Even a good many of Marilyn Manson’s fans, however, would wonder what it is about him that I admire so. He is, from all outside appearances, a cross-dressing heretic with a penchant for make-up, bondage gear, and assault on his bodyguards. What could possibly be worth respect from a young woman whose only real deviances are a taste for cheap jewelry and bad slash fan fiction?
He also happens to be a marketing genius.
He has created a persona that sells. Sure, Britney Spears did the same thing at about the same time. So did N’Sync. And Ricky Martin. However, the difference between him and they is that instead of being the first of the group and spawning a bunch of carbon copies, he went further in his respective personality than anyone else dared to attempt. I’ve yet to see anyone mimic the glam rocker pseudo-intellectual archetype with the same effect.
It isn’t just the way he looks that sells though. It sure as hell isn’t his singing voice. It’s the things he says and does. He follows the ancient formula for stardom that goes back further than the jazz age of the 1920’s. He pisses off parents and religious people. (Usually these are the same people, so it’s a two-for-one sale.)
For as long as there have been parents, there have been children to do things they don’t like. And liking something they don’t like has always been at the top of the Things We Don’t Like list. I think the clearest exploitation example of this I can give would be Ozzy Osbourne.

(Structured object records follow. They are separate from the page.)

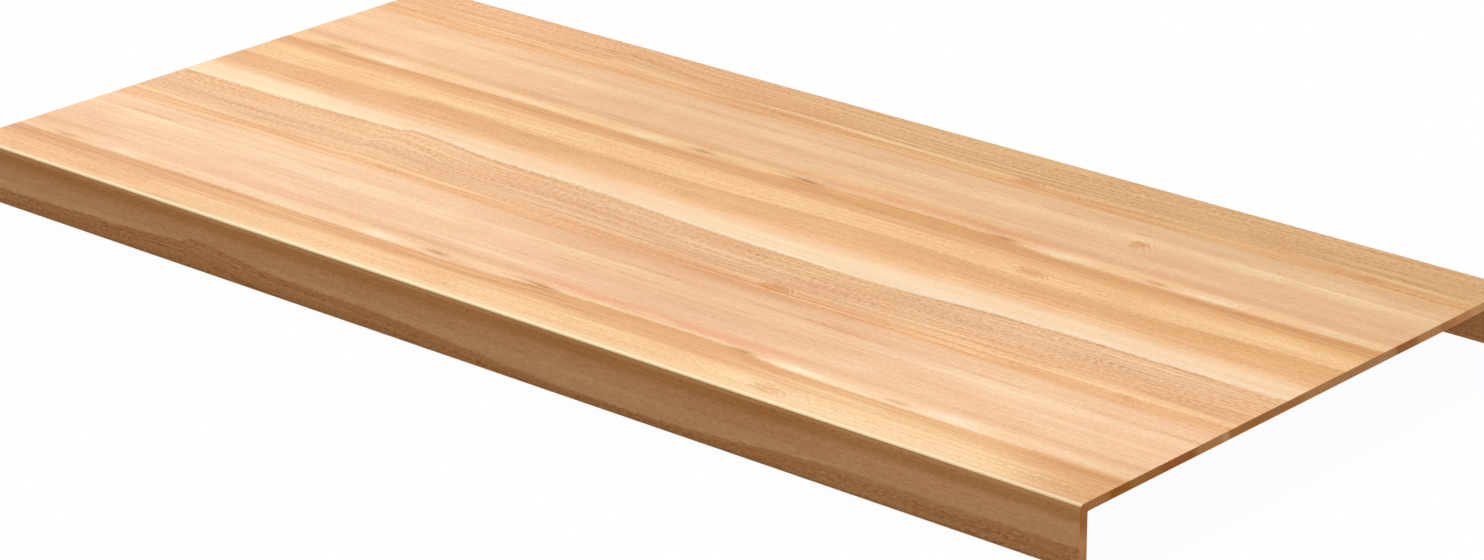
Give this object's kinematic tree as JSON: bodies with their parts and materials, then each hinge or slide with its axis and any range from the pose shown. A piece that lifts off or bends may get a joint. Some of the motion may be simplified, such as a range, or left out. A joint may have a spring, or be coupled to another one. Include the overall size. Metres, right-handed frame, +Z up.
{
  "type": "stair tread",
  "caption": "Wooden stair tread: a thin board with rounded nosings and an apron hanging from its front and rear edges, open underneath and at both ends.",
  "frame": {"origin": "middle of the rectangle on the floor that the two aprons stand on", "axes": "+X along the tread, +Y from the front apron to the rear apron, +Z up to the walking surface"},
  "size_m": [1.3, 0.61, 0.056],
  "materials": {
    "lacquered_wood": "satin lacquered, pale straight-grained beech tone"
  },
  "bodies": {
    "root": {"tread": "lacquered_wood"}
  },
  "joints": []
}
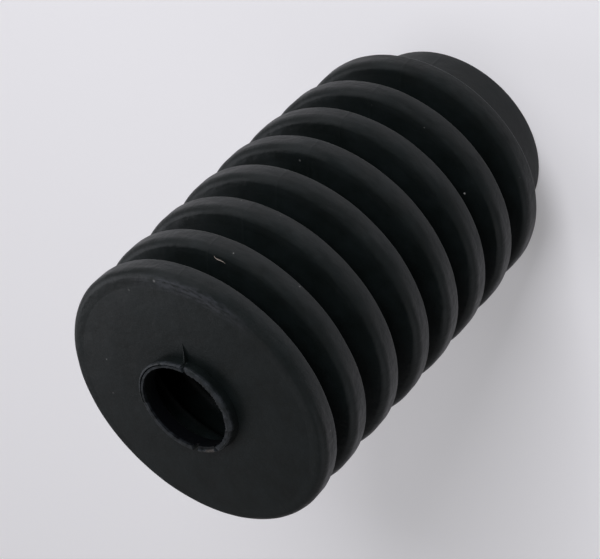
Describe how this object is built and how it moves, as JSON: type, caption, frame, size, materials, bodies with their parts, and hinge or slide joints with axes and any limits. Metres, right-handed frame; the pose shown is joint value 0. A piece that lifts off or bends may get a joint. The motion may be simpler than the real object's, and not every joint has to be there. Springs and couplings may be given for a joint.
{
  "type": "rubber bellows boot",
  "caption": "Hollow moulded rubber bellows that shields a sliding rod: deep folds between an open clamping collar and a flat face with a small wiping lip.",
  "frame": {"origin": "centre of the collar's flat end, which the boot stands on", "axes": "+Z along the boot's axis from the collar towards the lip; the mould's seam runs down -Y and +Y"},
  "size_m": [0.062, 0.062, 0.1059],
  "materials": {
    "rubber": "moulded black rubber, satin on the crests and dull in the grooves"
  },
  "bodies": {
    "root": {"bellows_boot": "rubber"}
  },
  "joints": []
}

He was the lead singer of a band called Black Sabbath. Black fucking Sabbath. You don’t even need to be a religious zealot to know that wasn’t going to sit well with them. And they didn’t even have to listen to the music to know they didn’t like it. Twisted Sister, alternatively, cross dressed and sang about rebellion against parental tyranny, both things parents of the age didn’t care for. Those were both excellent marketing decisions that would lead their makers to stardom. The same sort of decisions Manson would make himself.
For instance, he knew his demographic was going to be the “Goth” kids. As one himself, he knew that there are two kinds. Satanists and Anarchists. Satanists, obviously, choose to worship Satan, usually as a form of revolt against their parents and society’s expectations of them. Anarchists, on the other hand, study Nietzsche and scorn current politicians, regardless of their stance on anything.
Rob Zombie is a good example of an entertainer who has a pretty good hold on the Satanist crowd, but he doesn’t address government so he doesn’t directly appeal to the Anarchists because of his messages. Type O Negative had the double market interest down, the political aspect so much so that critics labeled them as Nazis, but they lacked the showmanship to back up the devil worship crowd’s need for theatrics or mark them high enough on the fundamentalist death list to merit mass protests and publicity.
By singing about glam and gore, as well as society and government, and doing so while cavorting about in leather corsets and ripping pages from Bibles, he was able to appeal to both of them.
The one thing that set Manson’s promotional campaign apart from every other rock band’s, however, is the deliberate manner in which it’s done. I’m not talking about purposely biting the head off a dove to upset people. I’m talking about the way in which Manson presented his insurgence. He gave reasons for why he had dismissed Christianity for La Vey Satanism. He explained his discontent with the reigning authority. When he did something for an artistic reason, he told people why. He didn’t simply do things to do them; he did them with a thought-out reason. And when asked, he made no qualms about explaining himself.
Parents and their Because-I-Said-So tactics couldn’t fight back against that. Neither could religion’s Just-Believe-What-We-Tell-You strategy for that matter. And all the right people noticed this. Unlike most of his kind before him, he didn’t portray himself as a caricature of what a rebellious rock star should be. He fleshed the character out, gave it motivations, reasoning and rationality. He was dangerous because his character could be taken seriously as a person.
Parents staged protests and religious institutions called for boycotts, in their usual fashion. Pat Robertson openly decried him to his own fan base on television, in effect plugging Manson’s work. (Manson has stated that it became a guilty pleasure of his to watch the 900 Club just to see if he was mentioned that day.) However, claiming a man is the anti-Christ simply because he wears scary make-up and says things that make you shake your head after he has reasonably explained why he is no longer a Christian does not help to make him look that much worse. Especially to the “enlightened” kids he sells to. Apparently they didn’t learn from their battles with Osbourne, Twisted Sister, Zombie, etc because such actions, like always, only garnered more publicity for Manson and got his name out to more of his fan base. The age old tactic worked again.
But Manson also knows when to show some restraint. When Columbine High was attacked by its own students in a then-increasingly common school shooting, blame was placed on Manson’s lyrics as part of the reason for the students’ actions. While the parents of one of the victims were busy capitalizing off her last words, Manson (rather than claim defamation or something of equal assholery) offered his condolences and cancelled several of his performances. This reinforced what he had always said about his quarrel not being with believers themselves but with their religions. It also made him appear more human than the normal people who were decrying him. If public relations were a game (it’s not?), all their base would belong to him.
Manson has successfully marketed his image and work to tons of people simply by manipulating a small group of narrow-minded people. That in itself isn’t all that isn’t that impressive, but the way he did it is. He took the basis if rock and roll rebellion, borrowed key elements from successful artists that came before him, and molded it all into something so much more. I think that merits some idolizing, yes? Manson has created a persona so believable that it incites people into forgetting that it is just that: a persona. But when you step back and look at him as a whole, I think even the New York Herald Tribune and Ed Sullivan would’ve agreed with him when he said, “I’m really no worse than Elvis Presley.”